>> Start

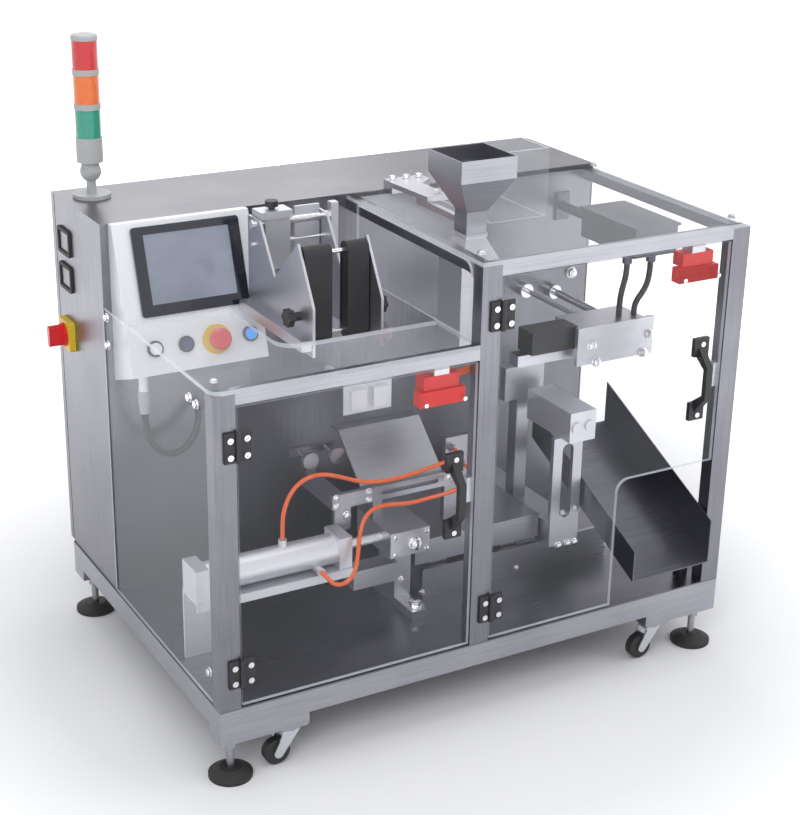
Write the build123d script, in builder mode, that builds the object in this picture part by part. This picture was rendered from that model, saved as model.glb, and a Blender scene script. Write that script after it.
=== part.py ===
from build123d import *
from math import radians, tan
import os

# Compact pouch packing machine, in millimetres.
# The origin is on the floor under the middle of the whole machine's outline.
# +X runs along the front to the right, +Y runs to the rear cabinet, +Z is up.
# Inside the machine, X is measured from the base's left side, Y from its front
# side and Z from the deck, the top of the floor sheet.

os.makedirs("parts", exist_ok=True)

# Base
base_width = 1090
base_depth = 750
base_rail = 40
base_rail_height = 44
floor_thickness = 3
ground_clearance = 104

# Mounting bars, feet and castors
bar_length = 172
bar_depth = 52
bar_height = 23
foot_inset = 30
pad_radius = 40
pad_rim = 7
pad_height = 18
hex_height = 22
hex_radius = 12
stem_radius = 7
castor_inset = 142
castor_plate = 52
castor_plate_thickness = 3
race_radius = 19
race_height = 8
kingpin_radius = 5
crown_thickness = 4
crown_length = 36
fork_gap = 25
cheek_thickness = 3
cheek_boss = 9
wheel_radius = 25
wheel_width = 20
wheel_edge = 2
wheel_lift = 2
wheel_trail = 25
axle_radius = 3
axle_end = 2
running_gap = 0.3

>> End

- _Problem description_
Reproduce exactly, please, only the lines from the start of the data above to the line that contains "ground_clearance = 104", with both ends kept.

- _Solution to this problem_
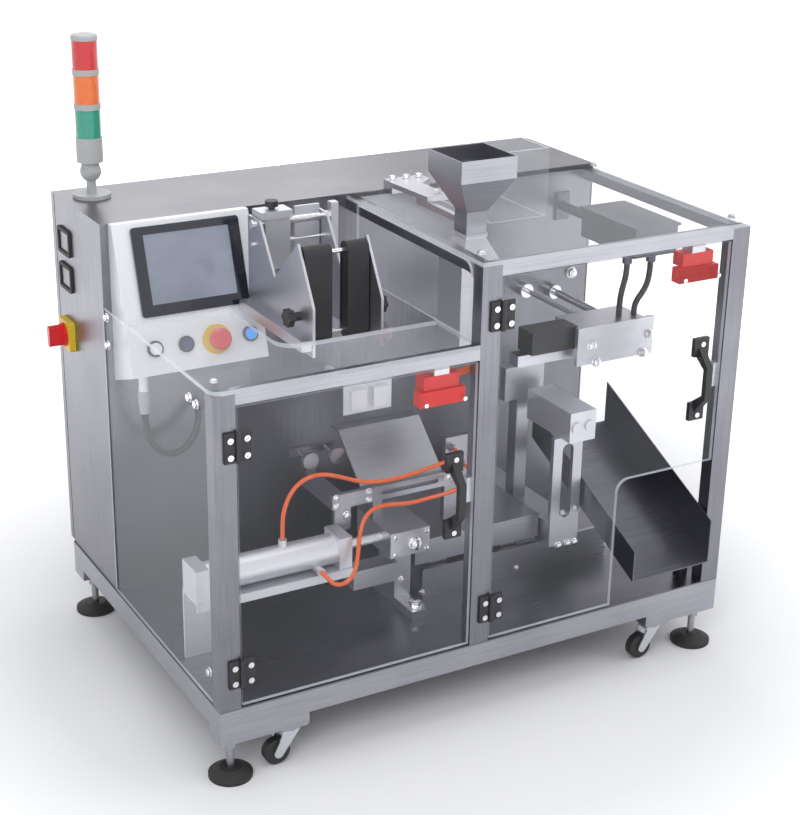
Write the build123d script, in builder mode, that builds the object in this picture part by part. This picture was rendered from that model, saved as model.glb, and a Blender scene script. Write that script after it.
=== part.py ===
from build123d import *
from math import radians, tan
import os

# Compact pouch packing machine, in millimetres.
# The origin is on the floor under the middle of the whole machine's outline.
# +X runs along the front to the right, +Y runs to the rear cabinet, +Z is up.
# Inside the machine, X is measured from the base's left side, Y from its front
# side and Z from the deck, the top of the floor sheet.

os.makedirs("parts", exist_ok=True)

# Base
base_width = 1090
base_depth = 750
base_rail = 40
base_rail_height = 44
floor_thickness = 3
ground_clearance = 104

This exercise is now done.